Indonesian authorities say the country will cease sending new live-in maids abroad — domestic workers will ideally live in dormitories separate from employers, work regular hours, and enjoy public holidays and days off.
This move could be put to action from as early as next year, but will be done in stages after meetings with the authorities in receiving countries, like Singapore and Hong Kong.
This will only affect new workers — for households already employing domestic helpers, visas can be extended. Slightly less than half of Hong Kong’s 330,000 domestic workers are from Indonesia.
In a report by The Straits Times, the Indonesian Ministry of Manpower’s director for the protection and placement of Indonesian migrant workers abroad, Soes Hindharno, announced that employers will reap the benefits of getting “better quality” workers, who will be certified in their country and empowered with skills like cooking, childcare and eldercare.
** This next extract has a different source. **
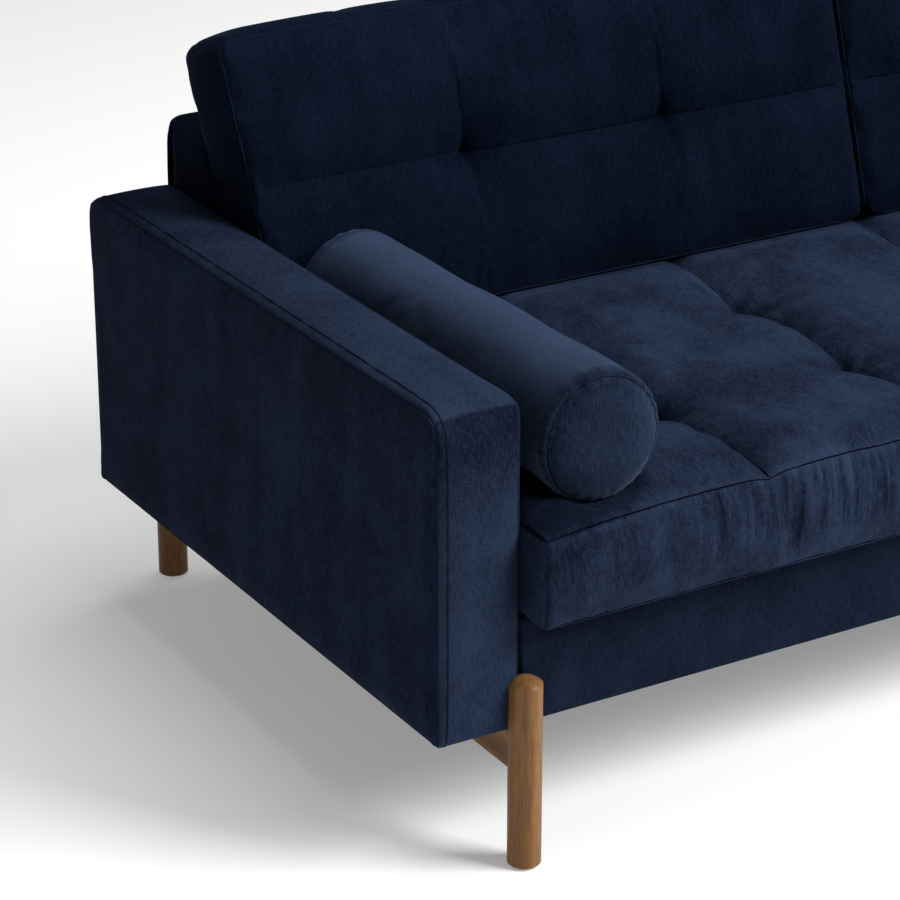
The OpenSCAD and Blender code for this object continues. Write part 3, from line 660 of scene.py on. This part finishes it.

“They are also free to do other chores, but don’t penalise them if they don’t do too well in areas outside their skill set. We want better protection for our workers. If they are always indoors, we don’t know if they have worked overtime. They should be compensated for that,” he said.
For Indonesia, the main concern is that live-in maids working abroad should receive good working conditions and not be socially isolated in case they need help.
Laurence Fauchon, the founder of HelperChoice, a Hong Kong social enterprise that connects domestic workers and employers online, said that the announcement from the Indonesian authorities is “worrisome for thousands of dual-income middle class families and the elderly in Hong Kong who rely on Cantonese-speaking Indonesian domestic workers.”
“At the same time, we have heard the request to live out from domestic workers and concern groups for years and with the recent coverage of abuse cases, it is not surprising that the Indonesian government wants to protect their nationals,” Fauchon continued.
This initiative is part of a plan by Indonesian President Joko Widodo to professionalise informal employment.